Ask most people if more efficient production would lead to higher profits and they would probably say of course- it seems self evident that the more quickly and cheaply you could produce something the more money you would make as a result. And this would be true if you were the only one making and selling that thing. But if you have competitors it's likely that a price war would ensue as they sought to capture market share by leveraging their cheaper costs by undercutting your prices- and you would have no choice but to respond in kind.

This leads to an unexpected outcome- despite sacking your expensive workers and replacing them with cheaper machines your profits have not increased- in fact they may have gone down as the cost barriers to entry may have reduced creating new sources of competition.

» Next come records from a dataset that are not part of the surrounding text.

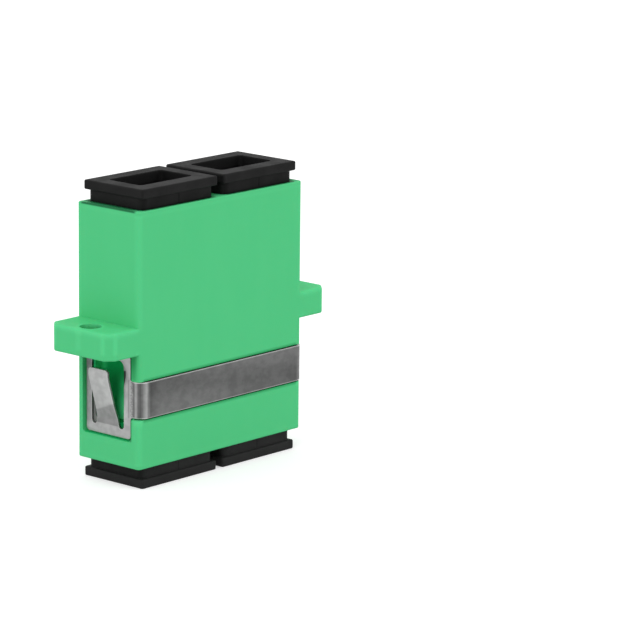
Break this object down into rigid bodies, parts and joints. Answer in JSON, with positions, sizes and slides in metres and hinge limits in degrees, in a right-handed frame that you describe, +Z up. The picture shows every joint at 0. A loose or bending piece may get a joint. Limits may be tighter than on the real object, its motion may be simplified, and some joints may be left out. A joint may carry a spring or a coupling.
{
  "type": "fibre optic adapter",
  "caption": "Panel-mount fibre adapter: green housing with mounting ears, steel spring clip with bent-out tongues, ceramic alignment sleeves and black pull-out dust caps.",
  "frame": {"origin": "on the resting face of the two lower dust caps, under the middle of the housing", "axes": "+X along the ears, +Y across the thin way from the strap side to the other side, +Z up along the fibres"},
  "size_m": [0.035, 0.0094, 0.0329],
  "materials": {
    "green_plastic": "satin moulded",
    "spring_steel": "satin stainless",
    "white_plastic": "natural, unpainted",
    "zirconia": "polished",
    "black_plastic": "fine matte"
  },
  "bodies": {
    "adapter": {"housing": "green_plastic", "spring_clip": "spring_steel", "latch_holder_top_left": "white_plastic", "latch_holder_top_right": "white_plastic", "latch_holder_bottom_left": "white_plastic", "latch_holder_bottom_right": "white_plastic", "split_sleeve_left": "zirconia", "split_sleeve_right": "zirconia"},
    "cap_top_left": {"dust_cap_top_left": "black_plastic"},
    "cap_top_right": {"dust_cap_top_right": "black_plastic"},
    "cap_bottom_left": {"dust_cap_bottom_left": "black_plastic"},
    "cap_bottom_right": {"dust_cap_bottom_right": "black_plastic"}
  },
  "joints": [
    {"name": "cap_top_left_pull", "type": "slide", "parent": "adapter", "child": "cap_top_left", "axis": [0, 0, 1], "range_m": [0, 0.012]},
    {"name": "cap_top_right_pull", "type": "slide", "parent": "adapter", "child": "cap_top_right", "axis": [0, 0, 1], "range_m": [0, 0.012]},
    {"name": "cap_bottom_left_pull", "type": "slide", "parent": "adapter", "child": "cap_bottom_left", "axis": [0, 0, -1], "range_m": [0, 0.012]},
    {"name": "cap_bottom_right_pull", "type": "slide", "parent": "adapter", "child": "cap_bottom_right", "axis": [0, 0, -1], "range_m": [0, 0.012]}
  ]
}
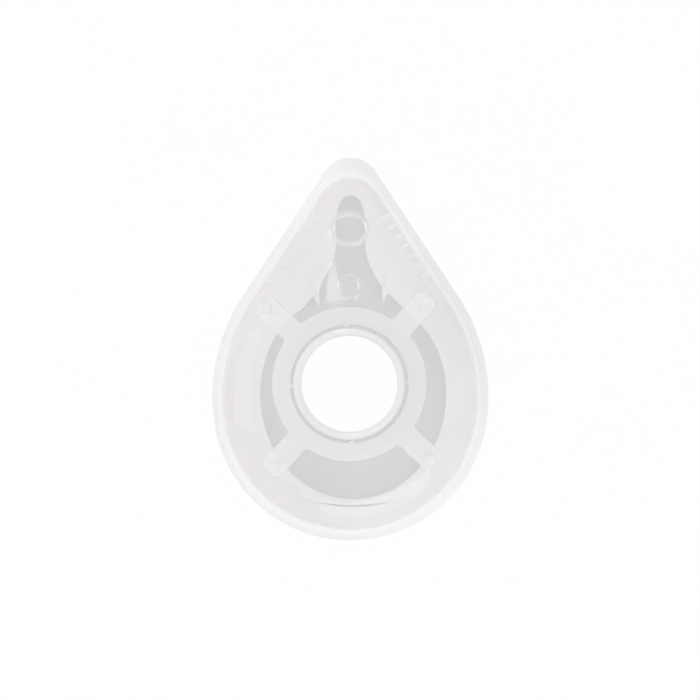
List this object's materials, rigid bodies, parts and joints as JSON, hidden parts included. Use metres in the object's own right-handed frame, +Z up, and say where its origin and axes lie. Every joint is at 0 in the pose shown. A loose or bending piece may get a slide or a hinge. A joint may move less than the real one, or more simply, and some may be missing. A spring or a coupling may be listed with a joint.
{
  "type": "anesthesia face mask",
  "caption": "Clear domed breathing mask with a soft face cuff, a 22 mm circuit port and a strap hook ring.",
  "frame": {"origin": "centre of the bounding box in plan, on the floor that the cuff rests on", "axes": "+Z up out of the port, +Y towards the nose end, X across the face, symmetric about X = 0"},
  "size_m": [0.0648, 0.0898, 0.0475],
  "materials": {
    "clear_shell": "clear moulded plastic, glossy",
    "soft_cuff": "milky translucent soft elastomer, satin",
    "ring_plastic": "milky translucent moulded plastic"
  },
  "bodies": {
    "root": {"mask_shell": "clear_shell", "cuff": "soft_cuff", "hook_ring": "ring_plastic"}
  },
  "joints": []
}
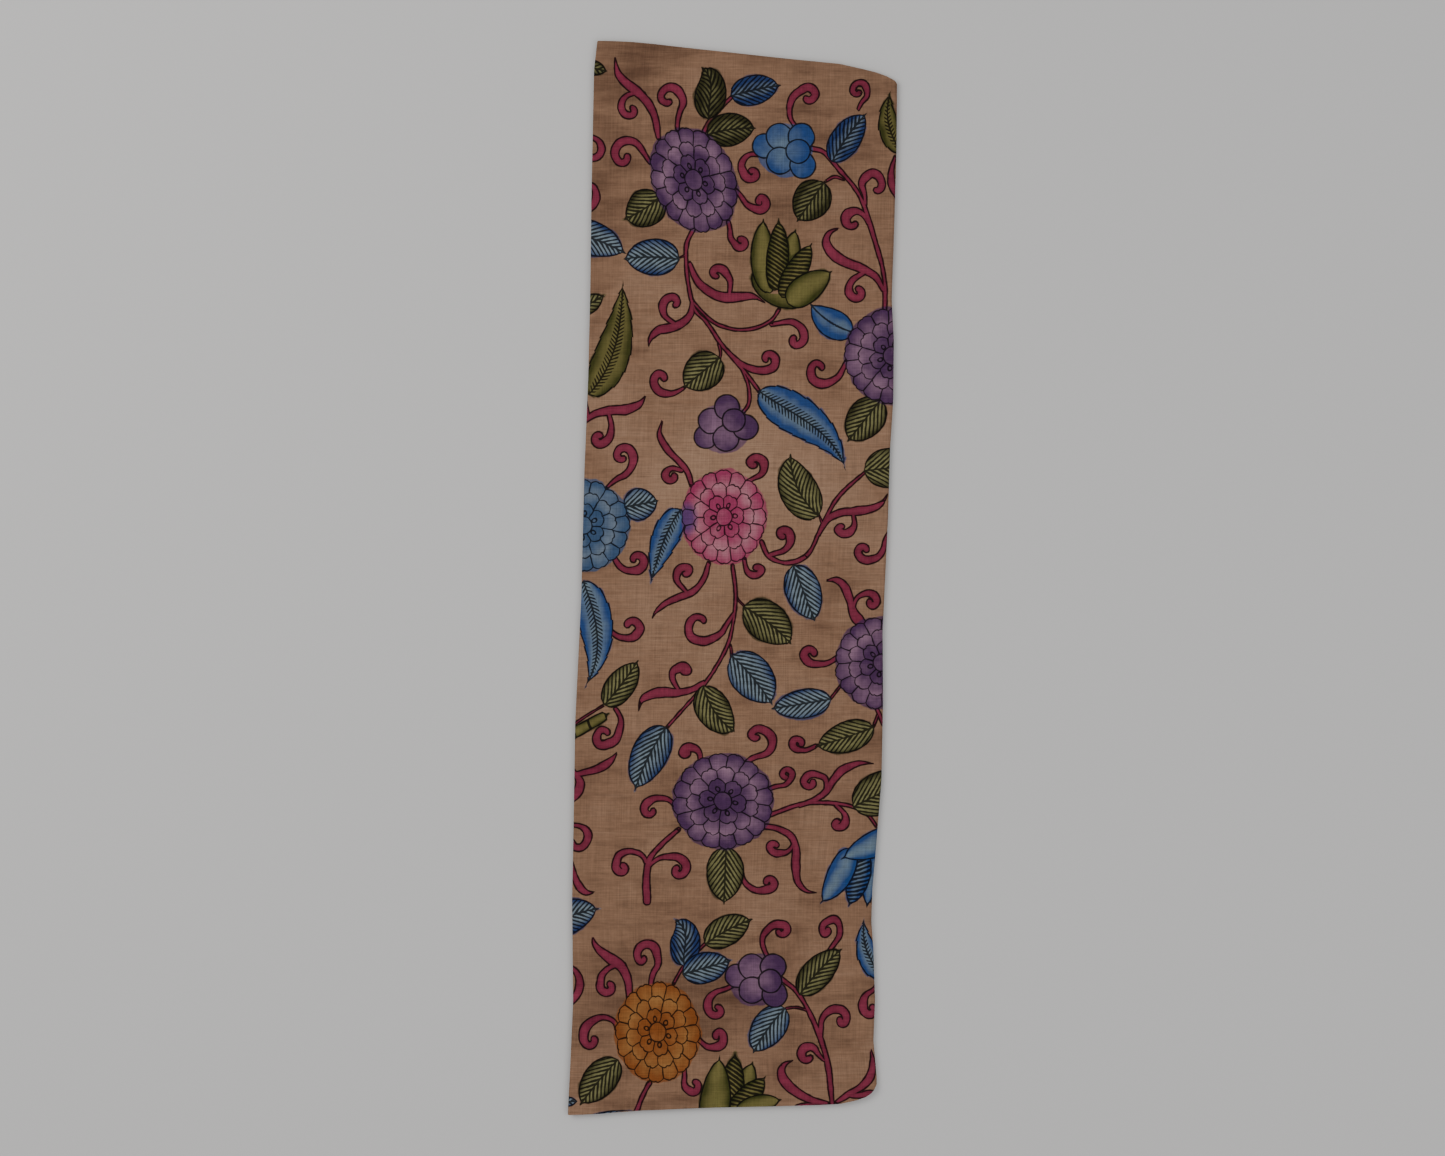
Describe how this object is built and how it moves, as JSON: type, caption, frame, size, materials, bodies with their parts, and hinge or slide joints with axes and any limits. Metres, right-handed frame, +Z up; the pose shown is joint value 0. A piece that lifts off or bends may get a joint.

So the counterintuitive conclusion seems to be that while automation may indeed add value on an instrumental level it can simultaneously erode value on an economic level- put more crudely- the more cheap and easy it is to make a thing the less economic value that thing will generate for it's producer- assuming that the market for that thing is finite and so subject to oversupply.

This being the case it's clear that the idea that we share the profits of a highly automated economy out to allow people displaced by technology to pay their mortgage or energy costs is flawed because the profits of that highly automated economy will be far less than expected due to the compression of margins. And while the products of that highly automated economy would be cheaper to buy, things like housing or energy consumption would initially remain expensive- at least until the entire thing collapsed under the weight of increasingly unpayable debt as incomes failed to match debt servicing obligations leading to a banking meltdown.

This is where the 'let them eat IPods' argument fails- it does not help me that I can buy a sophisticated hand held computer for peanuts if I still can't afford somewhere to live or the energy to heat it.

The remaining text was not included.